A second subsidiary called Apple Operations International then received most of those $120 billion in dividends. And, you guessed it, those two subsidiaries then attributed the vast majority of their profit to a “head office.” This head office wasn’t based in any country on earth. The European Union started an investigation in June 2014, leading to the huge $14.5 billion fine.
“The Commission’s investigation concluded that Ireland granted illegal tax benefits to Apple, which enabled it to pay substantially less tax than other businesses over many years. In fact, this selective treatment allowed Apple to pay an effective corporate tax rate of 1 per cent on its European profits in 2003 down to 0.005 per cent in 2014,” Vestager wrote at the time.
It’s unclear if Apple is going to pay this fine as European governments are currently discussing a tax reform. French finance minister Bruno Le Maire thinks tech companies should be taxed based on actual revenue in European countries instead of profit, as tech companies will always find a way to hide their profits.

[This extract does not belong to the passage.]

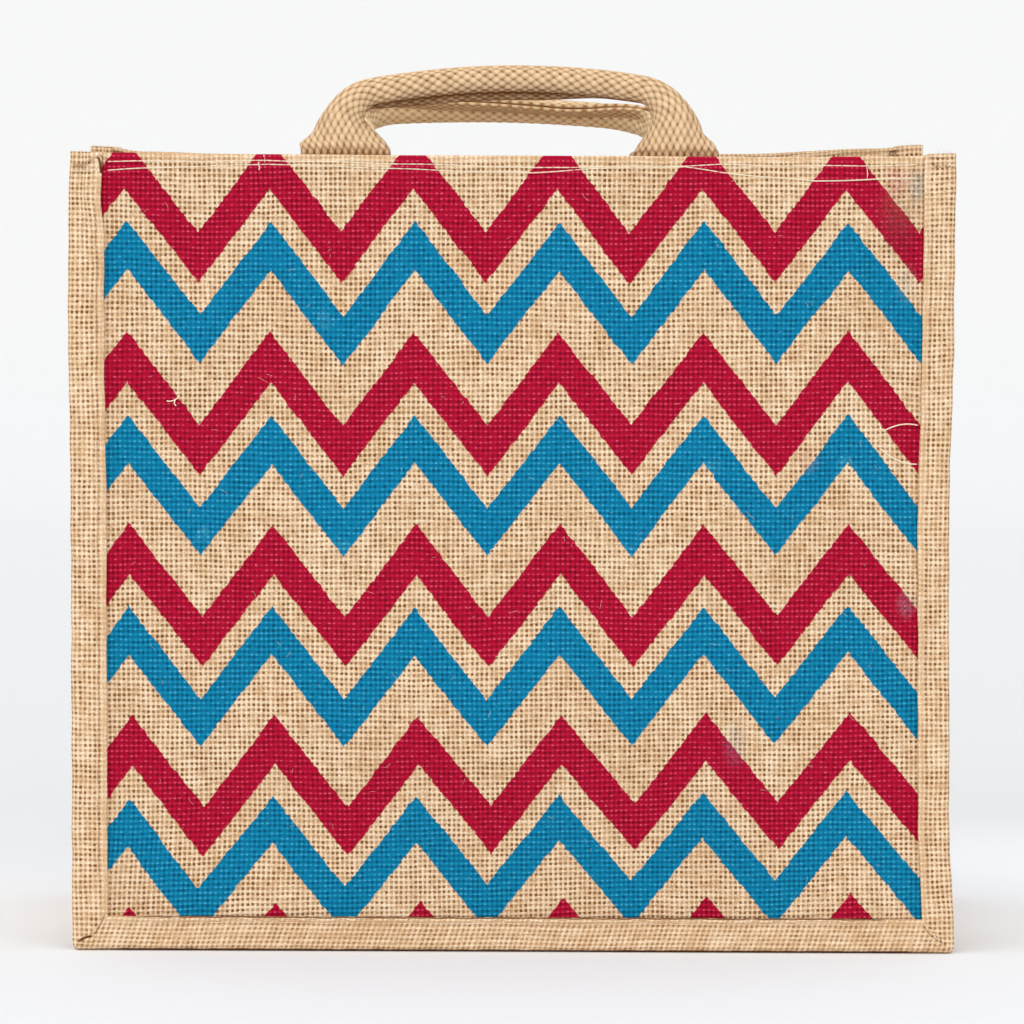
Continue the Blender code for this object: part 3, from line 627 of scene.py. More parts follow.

This tax avoidance structure was so popular among tech companies like Google and Facebook that it had a cute nickname — the Double Irish. Apple has continuously maintained that it complied with tax laws in Europe and the U.S., though it certainly took advantage of favorable tax laws in Ireland. Other European governments lobbied to put an end to the Double Irish back in 2014.
The European Union investigation combined with the ending of the Double Irish led Apple to Jersey. Offshore law firm Appleby helped Apple set up its tax home in Jersey. And Appleby’s internal documents were leaked to the German newspaper Süddeutsche Zeitung and the ICIJ.
Both Apple Sales International and Apple Operations International declared tax residency in Jersey back in 2014. While the Double Irish is over, Irish companies that were incorporated before December 31st, 2014 can still declare tax residency in a tax haven until 2020.
Apple is currently using this grace period to hide most of the company’s pile of cash. The company currently holds around $252.8 billion outside of the U.S. as companies need to pay 35 percent in taxes when they bring overseas profit back home. Apple will have to find another trick to avoid taxes after 2020.
While Apple’s tax optimization structure doesn’t look illegal, there’s no reason why Apple should pay less in taxes than a smaller company that doesn’t try to route money through different countries to avoid local taxes. Apple is a good example of the ever-changing tax avoidance strategies, and shows once again that tax havens help the biggest companies in the world, which leads to unfair competition.
Update: Apple addressed the current furor around its taxes in a statement. It says that it pays all the taxes it’s required to, in the countries where it is taxed, and that the reshuffling of its Irish holdings was designed to maintain the status quo, not to further reduce its tax burden, in the U.S. or in Ireland. The veracity of these claims will have to be evaluated by the IRS and other authorities for whom the intricacies of international tax law are navigable.
Article updated to reflect that Apple has not changed its international tax residency or profit routing.